PT1: CPL P1.2 High-level interrupt program LED flashes
INC 30H Software WATCHDOG counter increments
MOV A,30H
ADD A,#0FD
JC ERR Reach 3 times?
RETI
ERR: CLR EA Disable interrupt
CLR A Prepare reset address (0000H)
PUSH ACC
PUSH ACC
RETI Clear interrupt activation flag and reset

This program first disables the interrupt so that subsequent processing can proceed smoothly, and then replaces the LJMP instruction with the RETI instruction, thereby clearing the interrupt activation flag and completing the task of turning to 0000H. After the program is modified in this way, the result is still not ideal: after pressing the button, sometimes only the main program and the high-level interrupt subroutine can quickly return to normal, while the low-level interrupt may still be disabled. If the interference is transferred to the low-level interrupt as follows, the low-level interrupt will be turned off after pressing the button:

LOOP: CPL P1.0
MOV R6,#80H
MOV R7,#0H
TT1: DJNZ R7,TT1
DJNZ R6,TT1
SJMP LOOP
PT0: CPL P1.1
JB 00H,STOP
RETI
STOP: LJMP STOP Falling into an infinite loop.

After careful analysis, we may conclude that when the software WATCHDOG is nested in a low-level interrupt, only the high-level interrupt activation flag is cleared after reset, and the low-level interrupt flag is still set, so that the low-level interrupt is always disabled.

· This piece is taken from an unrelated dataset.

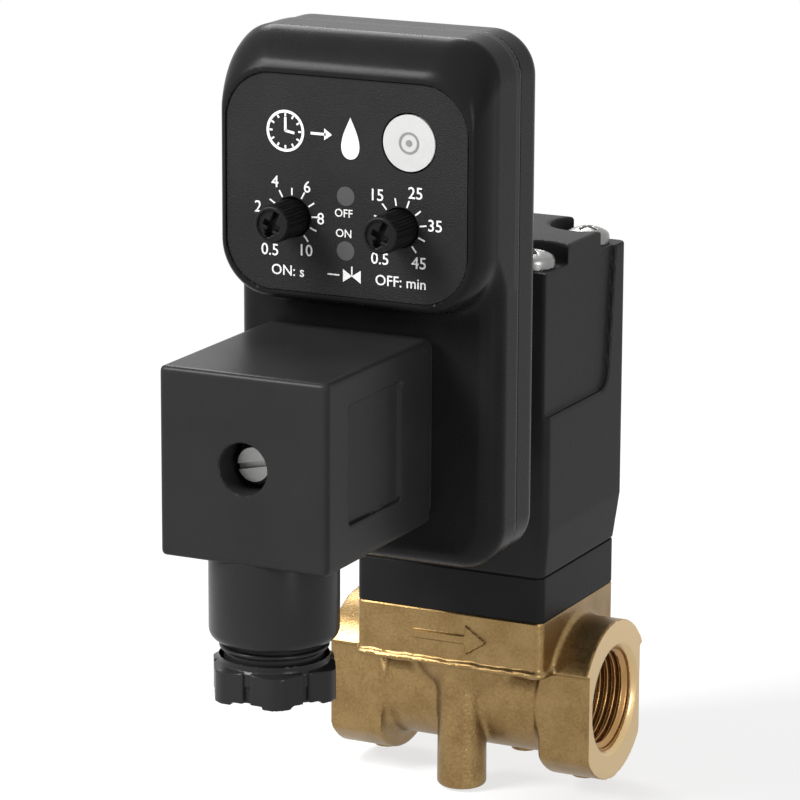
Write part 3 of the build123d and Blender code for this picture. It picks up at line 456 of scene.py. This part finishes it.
def housing(x, y, z):
    """Solenoid housing: tapered foot, raised plateau, side recess and the pad that the timer plugs onto."""
    lean = np.clip((31.1 - z) / 7.8, 0, 1)
    wall = round_box(x, y, 17.6 - 0.9 * lean, 15.5 - 0.75 * lean, 1.3)
    body = stand(wall, z, 23.3, HEAD_Z, 0.35)
    pocket = screw_holes(x, y, 6.0)
    pocket = np.minimum(pocket, np.maximum(11.5 - np.abs(x), 9.9 - np.abs(y)))
    top = blend_cut(stand(wall, z, 70, 76.7, 0.5), pocket, 0.7)
    body = blend_union(body, top, 0.3)
    ramp = 8.6 + (z - 50.2) * 3.0 / 28.4
    edge = blend_cut(y - ramp, z - 50.2, 3.2)
    panel = np.maximum(edge, 16.9 - np.abs(x))
    body = blend_cut(body, panel, 0.25)
    pad = stand(round_box(x - PLUG_X, z - PLUG_Z, *SOCKET), y, -17.4, -14.0, 0.2)
    body = blend_union(body, pad, 0.4)
    room = np.minimum(np.hypot(x, y) - 11.75, round_box(x, y, 14.5, 8.1, 0.1))
    room = np.maximum(room, z - 63.2)
    bolts = screw_holes(x, y, 2.2)
    px, pz = x - PLUG_X, z - PLUG_Z
    blades = np.minimum(np.maximum(np.abs(np.abs(px) - BLADE) - 0.4, np.abs(pz) - 3.15),
                        np.maximum(np.abs(px) - 3.15, np.abs(pz + BLADE) - 0.4))
    for hole in (room, bolts, np.maximum(blades, y + 13.2)):
        body = np.maximum(body, -hole)
    return body


verts, faces = skin(housing, (-18.9, -18.2, 22.6), (18.9, 16.9, 77.6), 0.42)
to_mesh("solenoid_housing", verts, faces, "plastic_housing", ["coil_housing"], smooth=40)


def bonnet(x, y, z):
    """Flange under the housing: the casting's outline stood up, with its pocket, tube hole and screw holes."""
    body = stand(round_box(x, y, *FLANGE), z, 15.72, 23.28, 0.25)
    rho = np.hypot(x, y)
    pocket = np.minimum(np.maximum(rho - 10.9, z - 19.9), rho - 6.3)
    for hole in (pocket, screw_holes(x, y, 2.1)):
        body = np.maximum(body, -hole)
    return body


verts, faces = skin(bonnet, (-18.1, -16.1, 15.0), (18.1, 16.1, 24.1), 0.36)
to_mesh("bonnet_flange", verts, faces, "plastic_flange", ["cover_flange"], smooth=40)


def outline(x, z, half, low, high, r_low, r_high):
    """Rectangle about x = 0 with one radius on its lower and another on its upper corners."""
    r = np.where(z > (low + high) / 2, r_high, r_low)
    qx, qz = np.abs(x) - half + r, np.abs(z - (low + high) / 2) - (high - low) / 2 + r
    return np.hypot(np.maximum(qx, 0), np.maximum(qz, 0)) + np.minimum(np.maximum(qx, qz), 0) - r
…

5. Modify the error handling as follows:

ERR: CLR EA Correct software reset entry
MOV 66H,#0AAH Rebuild the power-on flag
MOV 67H,#55H
MOV DPTR,#ERR1 Prepare the first return address
PUSH DPL
PUSH DPH
RETI Clear the high-level interrupt activation flag
ERR1: CLR A
PUSH ACC
PUSH ACC
RETI Clear the low-level interrupt activation flag
At this time, RETI must be executed twice to reach 0000H to ensure that all interrupt activation flags are cleared to achieve the same effect as hardware reset. Similarly, the software trap must also be achieved by the following three instructions.
NOP
NOP
LJMP STAT
is changed to:
NOP
NOP
LJMP ERR

Conclusion: When the main program is disturbed and captured by the software trap, the interrupt flag is not set. During the execution of ERR, the RETI instruction is equivalent to the RET instruction, which can also achieve the purpose of software reset. The experimental results show that only LJMP ERR can realize software reset without fail, so that the system can get rid of interference and return to normal. In the software reset process of MCS-51 microcontroller, the interrupt return instruction RETI must be executed twice in succession to ensure that the system returns to normal.